Два года назад я встретил его в метро, кажется в Черёмушках, – мы не виделись двадцать с лишним годков, но он не изменился совершенно! Я – между вскриком: «Серёга! Сергей Георгиевич!» и его, после пяти секунд неузнавания: «Вовчик!» успел отметить, что старшие, будь то отец, старший брат, старший товарищ не меняются, младших же через пять лет уже можно и не узнать, этакий обратный допплер-эффект. Наверное, он изменился, но, поскольку и тридцать лет назад, в свои далеко неполные тридцать, он был для меня старым и мудрым, то, увидя его сейчас старым и мудрым, я никакого изменения и не заметил. Он же воскликнул: «Вовчик! А где же… – и провёл рукой по своей пегой, то есть моим тогдашним чёрным кудрям, голове рукой, – где же, чёрт ты такой, кудри!?!» Мы обнялись, и пять (две, три, десять?) минут сыпали друг на друга всеоблемлющими (пустыми) вопросами: где? Как? Что? Кто? Не ответив ни на один («Да там… Да так…»), но вполне насытившись, согревшись, обменявшись, договорившись, разбежались погрустневшие… «Обязательно, обязательно надо собраться всем нашими, повспоминаем хоть от души!» А совсем недавно, встретив случайно же в метро (место встречи) другого стройотрядовского старичка, узнал, что год назад Сергей Георгиевич Тишин умер. Конечно – сердце. Конечно – сердце… Даже если не сердце, я ведь и не спросил – что толку? – отчего, всё равно – сердце, потому что оно у него и у здорового всегда болело, в смысле – было, было настоящим, существующим не только для того, чтобы кровь качать, но чтобы болеть за. И вот…
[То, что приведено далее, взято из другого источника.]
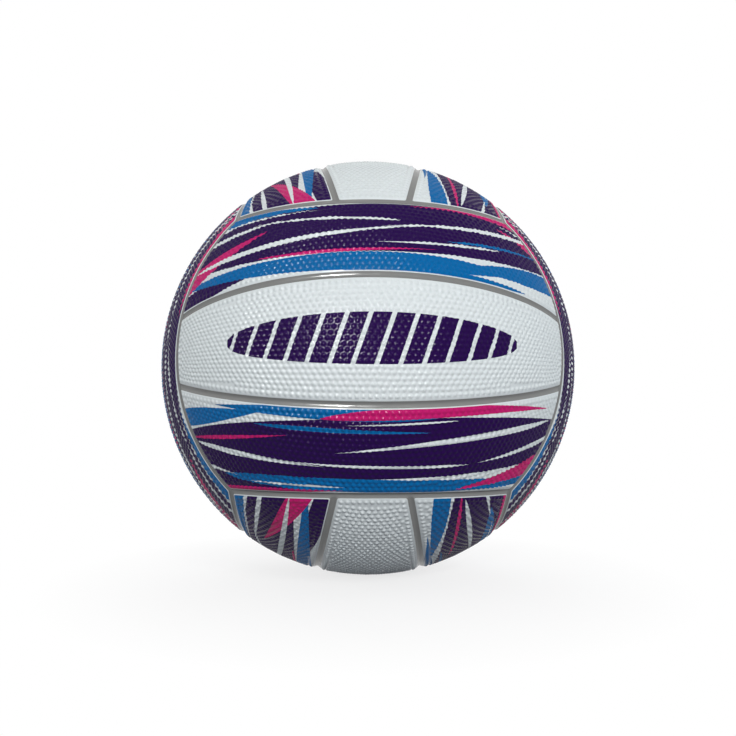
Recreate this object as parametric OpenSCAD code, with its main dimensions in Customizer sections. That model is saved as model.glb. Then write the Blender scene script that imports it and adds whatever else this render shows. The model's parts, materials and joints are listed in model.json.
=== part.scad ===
// Moulded rubber netball with eighteen panels, a seam net, three inner layers and a valve.
// The origin is the centre of the ball. +Z is up, the front faces -Y and the valve faces +Y.
// Each of the six faces has three parallel strips, and neighbouring faces turn them by a
// quarter turn: along X at the front and back, along Y on top and underneath, along Z at the
// sides.

/* [Ball] */
// Distance round the ball
ball_circumference = 700; // [690:1:710]
// Angle from the middle of a face to the seam beside its middle strip, in degrees
strip_seam_angle = 14; // [12:0.5:16]

/* [Cover] */
// Thickness of an outer panel
panel_t = 1.3; // [1.2:0.05:1.6]
// Width of a channel at the surface of the ball
channel_w = 4.2; // [3.8:0.1:5]
// Depth from the surface of the ball to the rib at the bottom of a channel
channel_depth = 0.85; // [0.7:0.05:0.95]
// Width of the rib at the bottom of a channel
rib_w = 2.3; // [2:0.1:2.8]

/* [Inner layers] */
// Thickness of the rubber carcass that the panels are bonded to
carcass_t = 0.5; // [0.4:0.05:0.8]
// Thickness of the layer of nylon thread and gum
winding_t = 0.3; // [0.2:0.05:0.5]
// Thickness of the bladder
bladder_t = 0.6; // [0.5:0.05:0.9]
// Width of the bond between two pieces that are moulded together
bond_line = 0.05; // [0.03:0.01:0.08]

/* [Valve housing] */
// Diameter of the stem that passes through the wall
stem_d = 9; // [8.5:0.1:11]
// Length of the stem
stem_length = 18; // [16:0.5:24]
// Depth of the stem's outer end below the surface of the ball
stem_recess = 0.25; // [0.15:0.05:0.4]
// Diameter of the flange inside the bladder
flange_d = 20; // [16:0.5:26]
// Thickness of the flange
flange_t = 1.2; // [0.8:0.1:2]
// Diameter of the patch between the flange and the bladder
patch_d = 36; // [30:1:50]
// Thickness of the patch
patch_t = 0.8; // [0.5:0.1:1.2]

/* [Valve core] */
// Diameter of the core's shank
core_d = 4.3; // [4:0.1:4.8]
// Length of the core below its head
core_length = 16; // [12:0.5:17]
// Diameter of the core's head
core_head_d = 6.4; // [5.8:0.1:6.8]
// Thickness of the core's head
core_head_t = 1.2; // [0.8:0.1:1.5]
// Depth of the head's outer face below the end of the stem
core_head_recess = 0.15; // [0:0.05:0.3]
// Bevel on the inner end of the shank
core_tip_bevel = 0.6; // [0.3:0.1:1]
// Gap between the shank and its bore, measured along the radius
core_bore_clearance = 0.06; // [0.03:0.01:0.09]
// Gap between the head and the sides of its seat
core_head_clearance = 0.3; // [0.3:0.05:0.5]
// Gap between the underside of the head and the bottom of its seat
core_seat_gap = 0.1; // [0.05:0.05:0.3]
// Diameter of the hole that takes the pump's needle
needle_hole_d = 2.2; // [2.1:0.05:2.5]
// Length of the round part of the needle hole
needle_hole_length = 8; // [6:0.5:10]
// Diameter of the funnel at the mouth of the needle hole
funnel_d = 3.4; // [3:0.1:4]
// Depth of the funnel
funnel_depth = 0.6; // [0.4:0.1:1]

/* [Hidden] */
$fn = 180;

// How far a cutter runs past what it cuts
overrun = 1;

ball_r = ball_circumference / (2 * PI);
// Angle at the centre between a face's middle and the circle that bounds it: three such
// circles meet in a point, as the planes of a cube's sides do at its corner
edge_polar = acos(1 / sqrt(3));
great_circle_polar = 90;
// How far along an edge plane's axis one goes for each step across the seam on the surface
edge_slope = sin(edge_polar);

// The walls of a channel are round: one circle goes through the channel's edges at the
// surface and through the edges of the rib
groove_rise = ((pow(channel_w, 2) - pow(rib_w, 2)) / 4 - pow(channel_depth, 2))
    / (2 * channel_depth);
groove_r = sqrt(pow(channel_w / 2, 2) + pow(groove_rise, 2));

// Outer radius of each layer, from the panels inwards
rib_outer_r = ball_r - channel_depth;
panel_inner_r = ball_r - panel_t;
// Distance from the centre of the planes along the middle of the ribs round a face
rib_edge_plane = rib_outer_r * cos(edge_polar);
carcass_outer_r = panel_inner_r - bond_line;
carcass_inner_r = carcass_outer_r - carcass_t;
winding_outer_r = carcass_inner_r - bond_line;
winding_inner_r = winding_outer_r - winding_t;
bladder_outer_r = winding_inner_r - bond_line;
bladder_inner_r = bladder_outer_r - bladder_t;
patch_outer_r = bladder_inner_r - bond_line;
patch_inner_r = patch_outer_r - patch_t;
flange_outer_r = patch_inner_r - bond_line;

// Places along the valve's axis, measured from the centre of the ball
stem_end = ball_r - stem_recess;
head_face = stem_end - core_head_recess;
head_underside = head_face - core_head_t;
seat = head_underside - core_seat_gap;

// Half the width of a rib, and of the space between two panels that it lies in
rib_gap = rib_w / 2;
panel_gap = rib_gap + bond_line / edge_slope;

stem_passage_d = stem_d + 2 * bond_line;
core_bore_d = core_d + 2 * core_bore_clearance;
seat_d = core_head_d + 2 * core_head_clearance;

cover_white = [0.84, 0.86, 0.87];
print_purple = [0.18, 0.06, 0.34];
rib_silver = [0.60, 0.61, 0.60];
carcass_black = [0.13, 0.13, 0.13];
thread_cream = [0.80, 0.77, 0.68];
butyl_black = [0.09, 0.09, 0.10];
valve_grey = [0.36, 0.37, 0.38];
core_white = [0.78, 0.78, 0.76];

module shell(outer_r, inner_r) {
    difference() {
        sphere(r = outer_r);
        sphere(r = inner_r);
    }
}

// Turns a shape about the axis of a seam, with its profile standing on the surface: Y points
// out of the ball and Y = 0 is the surface
module along_seam(polar) {
    rotate_extrude()
        translate([ball_r * sin(polar), ball_r * cos(polar)])
            rotate(-polar)
                children();
}

module groove() {
    translate([0, groove_rise])
        circle(r = groove_r);
}

// The grooves along the three kinds of seam round the panels of the front face
module face_end_groove() {
    rotate([90, 0, 0])
        along_seam(edge_polar)
            groove();
}

module face_side_groove() {
    along_seam(edge_polar)
        groove();
}

module strip_groove() {
    rotate([-strip_seam_angle, 0, 0])
        along_seam(great_circle_polar)
            groove();
}

// A bar along X whose section is given as points [outwards, up] on the front face
module strip_bar(points) {
    rotate([90, 0, -90])
        linear_extrude(height = 2 * (ball_r + overrun), center = true)
            polygon(points);
}

// Height on the front face, at a distance from the centre, of the line that runs a gap above
// the seam beside the middle strip
function above_seam(out, gap) = (out * sin(strip_seam_angle) + gap) / cos(strip_seam_angle);

// The space of a panel of the front face, which stays a gap away from the seams round it
module middle_space(gap) {
    near = rib_edge_plane + gap * edge_slope;
    far = ball_r + overrun;
    strip_bar([
        [near, -above_seam(near, -gap)],
        [far, -above_seam(far, -gap)],
        [far, above_seam(far, -gap)],
        [near, above_seam(near, -gap)]
    ]);
}

module outer_space(gap) {
    near = rib_edge_plane + gap * edge_slope;
    far = ball_r + overrun;
    side = rib_edge_plane - gap * edge_slope;
    strip_bar([
        [near, above_seam(near, gap)],
        [far, above_seam(far, gap)],
        [far, side],
        [near, side]
    ]);
}

module panel_blank() {
    intersection() {
        shell(ball_r, panel_inner_r);
        children();
    }
}

// Each of these cuts one groove away from a panel of the front face
module less_end_groove() {
    difference() {
        children();
        face_end_groove();
    }
}

module less_side_groove() {
    difference() {
        children();
        face_side_groove();
    }
}

module less_upper_strip_groove() {
    difference() {
        children();
        strip_groove();
    }
}

module less_lower_strip_groove() {
    difference() {
        children();
        mirror([0, 0, 1]) strip_groove();
    }
}

module middle_panel() {
    color(cover_white)
        less_upper_strip_groove()
            less_lower_strip_groove()
                less_end_groove()
                    panel_blank() middle_space(panel_gap);
}

module outer_panel() {
    color(print_purple)
        less_upper_strip_groove()
            less_side_groove()
                less_end_groove()
                    panel_blank() outer_space(panel_gap);
}

module outer_panel_mirrored() {
    mirror([0, 0, 1]) outer_panel();
}

// These put a shape of the front face on another face. What points up on the front points
// left on top and to the front on the right side
module on_back() {
    rotate([0, 0, 180]) children();
}

module on_top() {
    rotate([-90, 0, 90]) children();
}

module on_bottom() {
    rotate([0, 180, 0]) on_top() children();
}

module on_right() {
    rotate([90, 0, 0]) rotate([0, 0, 90]) children();
}

module on_left() {
    rotate([0, 0, 180]) on_right() children();
}

module front_upper_panel() { outer_panel(); }
module front_middle_panel() { middle_panel(); }
module front_lower_panel() { outer_panel_mirrored(); }
module back_upper_panel() { on_back() outer_panel(); }
module back_lower_panel() { on_back() outer_panel_mirrored(); }
module top_left_panel() { on_top() outer_panel(); }
module top_middle_panel() { on_top() middle_panel(); }
module top_right_panel() { on_top() outer_panel_mirrored(); }
module bottom_right_panel() { on_bottom() outer_panel(); }
module bottom_middle_panel() { on_bottom() middle_panel(); }
module bottom_left_panel() { on_bottom() outer_panel_mirrored(); }
module right_front_panel() { on_right() outer_panel(); }
module right_middle_panel() { on_right() middle_panel(); }
module right_back_panel() { on_right() outer_panel_mirrored(); }
module left_back_panel() { on_left() outer_panel(); }
module left_middle_panel() { on_left() middle_panel(); }
module left_front_panel() { on_left() outer_panel_mirrored(); }

module back_middle_panel() {
    color(cover_white)
        difference() {
            on_back() middle_panel();
            stem_passage();
        }
}

module face_spaces() {
    middle_space(rib_gap);
    outer_space(rib_gap);
    mirror([0, 0, 1]) outer_space(rib_gap);
}

// What is left of a shell when the spaces of all eighteen panels are cut from it, one face
// and its opposite at a time
module seam_ribs() {
    color(rib_silver)
        difference() {
            difference() {
                difference() {
                    shell(rib_outer_r, panel_inner_r);
                    face_spaces();
                    on_back() face_spaces();
                }
                on_top() face_spaces();
                on_bottom() face_spaces();
            }
            on_right() face_spaces();
            on_left() face_spaces();
        }
}

// Turns a shape that stands on Z = 0 so that it stands on the valve's axis
module on_valve_axis(distance) {
    rotate([-90, 0, 0])
        translate([0, 0, distance])
            children();
}

module stem_passage() {
    on_valve_axis(0)
        cylinder(h = ball_r + overrun, d = stem_passage_d);
}

module half_space(side) {
    translate([0, side * (ball_r + overrun + bond_line / 2), 0])
        cube(2 * (ball_r + overrun), center = true);
}

module carcass_half(side) {
    color(carcass_black)
        intersection() {
            shell(carcass_outer_r, carcass_inner_r);
            half_space(side);
        }
}

module carcass_front_half() {
    carcass_half(-1);
}

module carcass_back_half() {
    color(carcass_black)
        difference() {
            carcass_half(1);
            stem_passage();
        }
}

module nylon_winding() {
    color(thread_cream)
        difference() {
            shell(winding_outer_r, winding_inner_r);
            stem_passage();
        }
}

module bladder() {
    color(butyl_black)
        difference() {
            shell(bladder_outer_r, bladder_inner_r);
            stem_passage();
        }
}

module valve_patch() {
    color(butyl_black)
        difference() {
            intersection() {
                shell(patch_outer_r, patch_inner_r);
                on_valve_axis(0)
                    cylinder(h = ball_r, d = patch_d);
            }
            stem_passage();
        }
}

// The flange is a part of a sphere, so that it lies on the patch all over
module flange() {
    intersection() {
        shell(flange_outer_r, flange_outer_r - flange_t);
        on_valve_axis(0)
            cylinder(h = ball_r, d = flange_d);
    }
}

module valve_housing() {
    color(valve_grey)
        difference() {
            union() {
                flange();
                on_valve_axis(stem_end - stem_length)
                    cylinder(h = stem_length, d = stem_d);
            }
            on_valve_axis(stem_end - stem_length - overrun)
                cylinder(h = stem_length + 2 * overrun, d = core_bore_d);
            on_valve_axis(seat)
                cylinder(h = stem_end - seat + overrun, d = seat_d);
        }
}

module valve_core() {
    tip = head_underside - core_length;
    color(core_white)
        difference() {
            union() {
                on_valve_axis(head_underside)
                    cylinder(h = core_head_t, d = core_head_d);
                on_valve_axis(tip + core_tip_bevel)
                    cylinder(h = core_length - core_tip_bevel, d = core_d);
                on_valve_axis(tip)
                    cylinder(h = core_tip_bevel, d1 = core_d - 2 * core_tip_bevel, d2 = core_d);
            }
            on_valve_axis(head_face - funnel_depth - needle_hole_length)
                cylinder(h = needle_hole_length + funnel_depth, d = needle_hole_d);
            on_valve_axis(head_face - funnel_depth)
                cylinder(h = funnel_depth, d1 = needle_hole_d, d2 = funnel_d);
        }
}

front_upper_panel();
front_middle_panel();
front_lower_panel();
back_upper_panel();
back_middle_panel();
back_lower_panel();
top_left_panel();
top_middle_panel();
top_right_panel();
bottom_left_panel();
bottom_middle_panel();
bottom_right_panel();
left_front_panel();
left_middle_panel();
left_back_panel();
right_front_panel();
right_middle_panel();
right_back_panel();
seam_ribs();
carcass_front_half();
carcass_back_half();
nylon_winding();
bladder();
valve_patch();
valve_housing();
valve_core();
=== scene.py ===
"""Looks of a moulded rubber netball: pebbled panels, silver seams, valve, studio and camera."""
import json
import math

import bpy
import numpy as np
from mathutils import Matrix, kdtree


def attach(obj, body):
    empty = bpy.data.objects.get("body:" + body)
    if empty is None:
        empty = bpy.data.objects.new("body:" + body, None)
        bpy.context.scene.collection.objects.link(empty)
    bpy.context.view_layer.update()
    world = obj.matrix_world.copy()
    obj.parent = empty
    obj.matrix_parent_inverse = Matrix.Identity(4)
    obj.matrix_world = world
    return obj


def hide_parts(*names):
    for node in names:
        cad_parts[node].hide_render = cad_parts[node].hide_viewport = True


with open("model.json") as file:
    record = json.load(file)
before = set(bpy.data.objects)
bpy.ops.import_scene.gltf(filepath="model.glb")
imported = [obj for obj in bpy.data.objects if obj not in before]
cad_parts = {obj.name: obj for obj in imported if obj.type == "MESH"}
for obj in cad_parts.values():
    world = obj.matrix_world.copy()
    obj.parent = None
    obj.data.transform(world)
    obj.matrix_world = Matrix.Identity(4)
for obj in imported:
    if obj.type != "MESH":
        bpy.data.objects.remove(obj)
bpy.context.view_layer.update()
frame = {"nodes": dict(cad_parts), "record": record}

MM = 0.001

# The ball's circumference and the panels' thickness, as in the CAD model
CIRCUMFERENCE = 0.7
PANEL_T = 1.3 * MM
BALL_R = CIRCUMFERENCE / (2 * math.pi)
PANEL_INNER_R = BALL_R - PANEL_T

# Angles from the middle of a face to the seams beside its middle strip and to those round it
STRIP_SEAM = math.radians(14)
FACE_EDGE = math.acos(1 / math.sqrt(3))

# The end of a strip seam is found in this many rounds, from a first guess
END_ROUNDS = 40
END_GUESS = FACE_EDGE - 0.1

# From the middle of a seam to the foot of a panel
PANEL_EDGE = 1.2 * MM

# The channel is one smooth hollow. Where two meet, the blend rounds their corner
CHANNEL_HALF = 2.25 * MM
CHANNEL_DEPTH = 0.82 * MM
CORNER_BLEND = 0.3 * MM

# The pebbles' size, how flat their tops are and how round their feet
PEBBLE_R = 1.14 * MM
PEBBLE_H = 0.52 * MM
PEBBLE_FLAT = 2.5
PEBBLE_ROUND = 1.5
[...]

Куда-то неожиданно делись четверть века, и всегда казавшаяся возможной встреча с братьями по романтике – ну, не вышло в этом году, встретимся в следующем, завтра, главное, что мы все этой встречи ждём, даже, где-то, живём ожиданием её – вот так отменяется в очном формате. «Как же так? – хотелось призвать кого-то к ответу, – Мы ведь ещё не встретились, мы же не повспоминали как следует, не пообнимались до хруста в пальцах, как после носилок, а уже… как же?» У души появился пустой рукав, мы и так-то ведь не общались десятилетиями, не общались, но знали, что завкафедрой ТЭС МЭИ (так и хочется сказать «завкафедрой ССО СССР») всегда на месте, жив-здоров, а, значит, жива и наша совместная мечта, чуть-чуть недовоплощённая идея, хранится её тайна, в которую мы были посвящены и как настоящие сотаинники хранили до каких-то лучших времён, чтобы в один светлый наш общий миг явить её миру и тем если не спасти, то переделать его в лучший. Мы же знали – как!
И вот его нет. Пустота в душе, жёсткая и плотная, затребовала оявления. Поэтому.
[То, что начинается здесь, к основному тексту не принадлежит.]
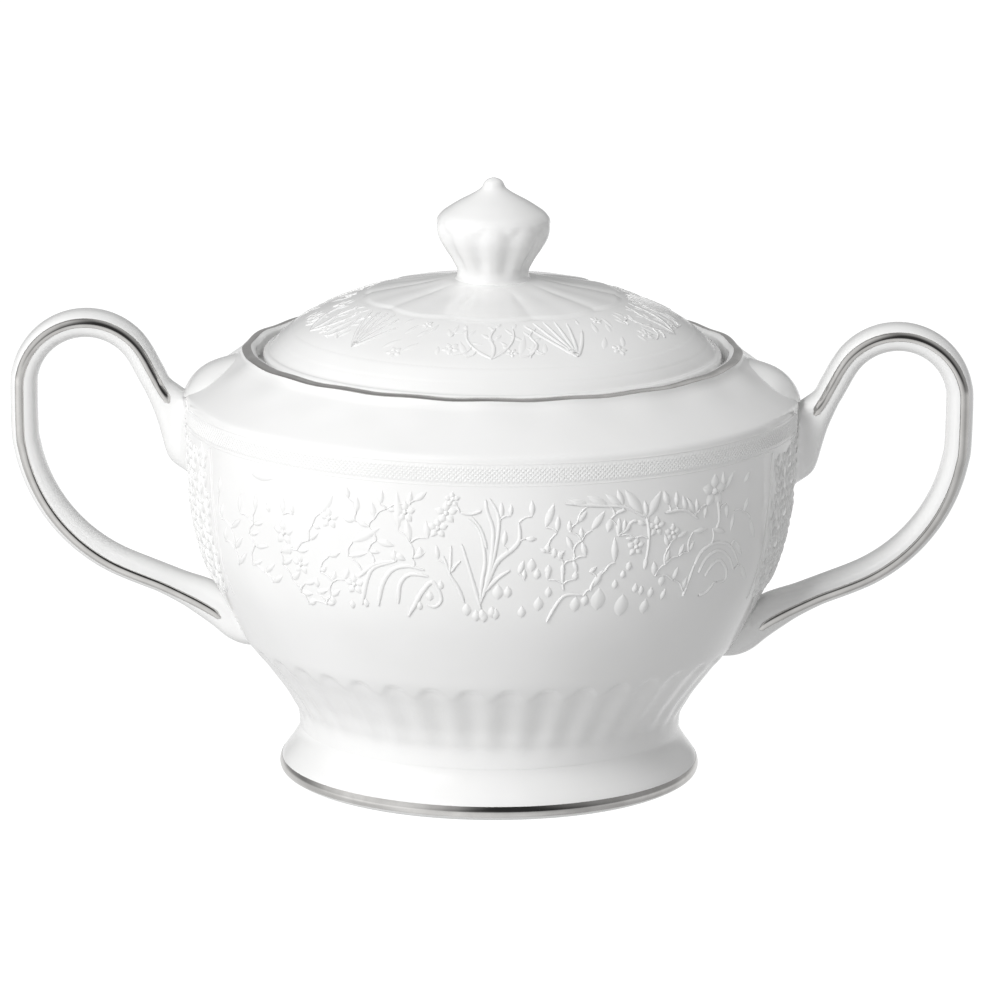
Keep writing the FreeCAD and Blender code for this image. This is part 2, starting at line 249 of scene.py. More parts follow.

В самый свой первый стройотряд, московский, 72 года, когда после первого курса в «дальний» просто не брали (сначала «Москва», как испытание, а потом уж – дальние края), я услышал это имя – облаком вторичных эпитетов: тишинцы, тишинская школа, тишинские ребята – что всеми, а уж заодно и нами, никакого Тишина в глаза не видевшими, воспринималось в качестве превосходной степени всего стройотрядовского. «Тишинцами» были наши командиры и комиссары, как десант после «дальних» прошлых лет, спустившиеся в «московский», чтобы воспитать, отобрать из аморфной кучи первокурсников воинов (бойцов) для следующего лета. Образцов, Лепихов, первый командир Богословский (Бог), первый наш бугор Боря Круглов (Боб) и в самом деле воспринимались нами как посланцы какого-то Большого Командира за пополнением для настоящей битвы, а сейчас, в Москве, просто смотр.